* EXERCISE: Output exactly the lines from the first one down to the line containing "from mathutils import Vector", inclusive.

-=-=-=-=-

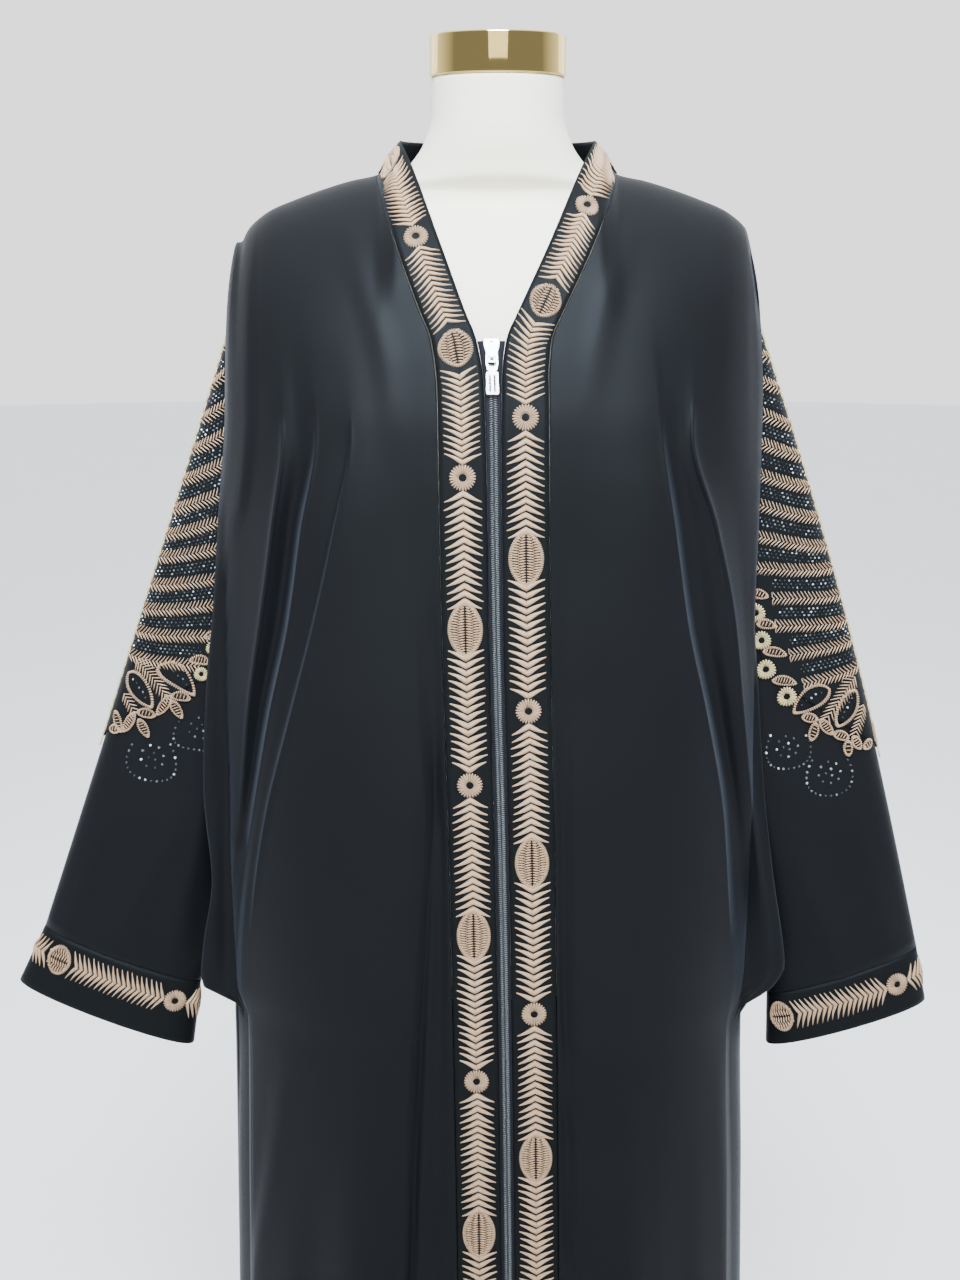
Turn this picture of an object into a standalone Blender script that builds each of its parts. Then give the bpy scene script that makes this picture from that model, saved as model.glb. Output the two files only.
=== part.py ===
"""Abaya cloak on a limbless dress form, in metres, front towards -Y, standing on Z = 0."""
import math

import bpy
from mathutils import Vector

# Real sizes
CLOTH = 0.0016
SEAM = 0.0004
HEM_Z = 0.06
ZIP_TOP_Z = 1.33
NECK_Z = 1.483
BACK_NECK_Z = 1.4535
UNDERARM_Z = 0.765
LIP_RADIUS = 0.005
EDGE_DEPTH = 0.051
SLEEVE_BEHIND = 0.0025
CUFF_GAP = 0.0006
APPLIQUE = 0.0011
APPLIQUE_LIFT = 0.0004
ZIP_TAPE = 0.0013
CHAIN_HALF = 0.0046
CHAIN_THICK = 0.0022
BASE_RADIUS = 0.165
POLE_RADIUS = 0.0135

# Named columns against height, from the top down: the drift of the centre line and the depths
CENTRE = {
    "height": (1.49, 1.40, 1.33, 1.28, 1.20, 1.10, 0.87, 0.50, 0.06),
    "across": (0.006, 0.003, 0.000, 0.0015, 0.0025, 0.004, 0.010, 0.016, 0.020),
}
DEPTH = {
    "height": (1.49, 1.45, 1.40, 1.35, 1.30, 1.25, 1.20, 1.00, 0.80, 0.50, 0.06),
    "front": (0.085, 0.095, 0.110, 0.124, 0.137, 0.145, 0.147, 0.145, 0.147, 0.152, 0.160),
    "back": (0.125, 0.125, 0.127, 0.127, 0.125, 0.122, 0.120, 0.127, 0.138, 0.146, 0.158),
}
SHOULDER = {
    "across": (0.000, 0.082, 0.090, 0.101, 0.125, 0.150, 0.175, 0.192, 0.204, 0.213, 0.219, 0.30),
    "height": (1.485, 1.483, 1.470, 1.4555, 1.4500, 1.4425, 1.4335, 1.4265, 1.4185, 1.4095, 1.399, 1.399),
}
BAND = {
    "height": (1.483, 1.464, 1.40, 1.345, 1.325, 1.29, 1.20, 0.06),
    "inner": (0.082, 0.0715, 0.0440, 0.0205, 0.0120, 0.0074, 0.0062, 0.0062),
    "outer": (0.106, 0.1030, 0.0800, 0.0565, 0.0480, 0.0445, 0.0442, 0.0442),
}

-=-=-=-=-

* RESULT FOR THIS TASK:
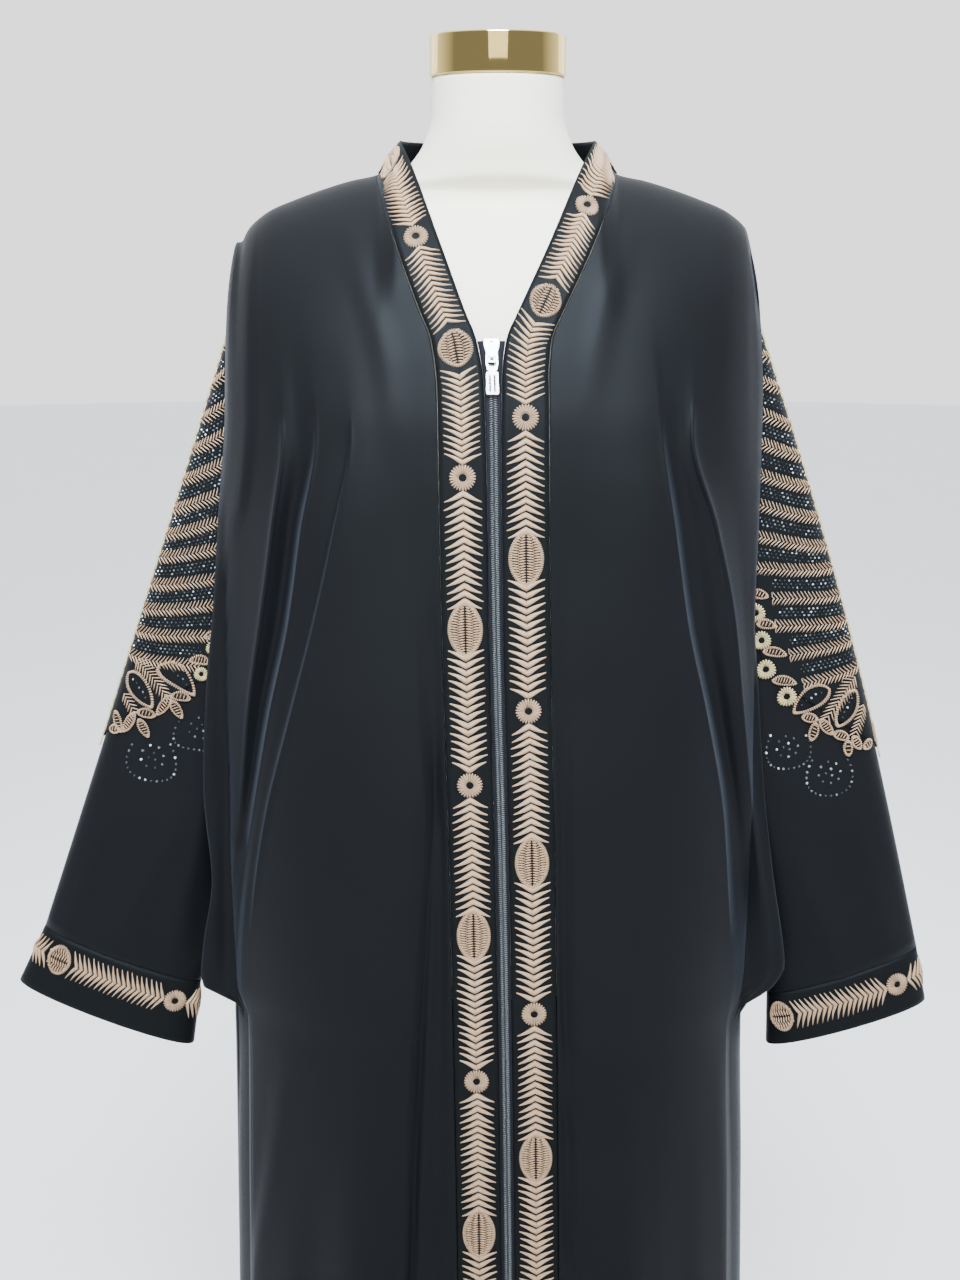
Turn this picture of an object into a standalone Blender script that builds each of its parts. Then give the bpy scene script that makes this picture from that model, saved as model.glb. Output the two files only.
=== part.py ===
"""Abaya cloak on a limbless dress form, in metres, front towards -Y, standing on Z = 0."""
import math

import bpy
from mathutils import Vector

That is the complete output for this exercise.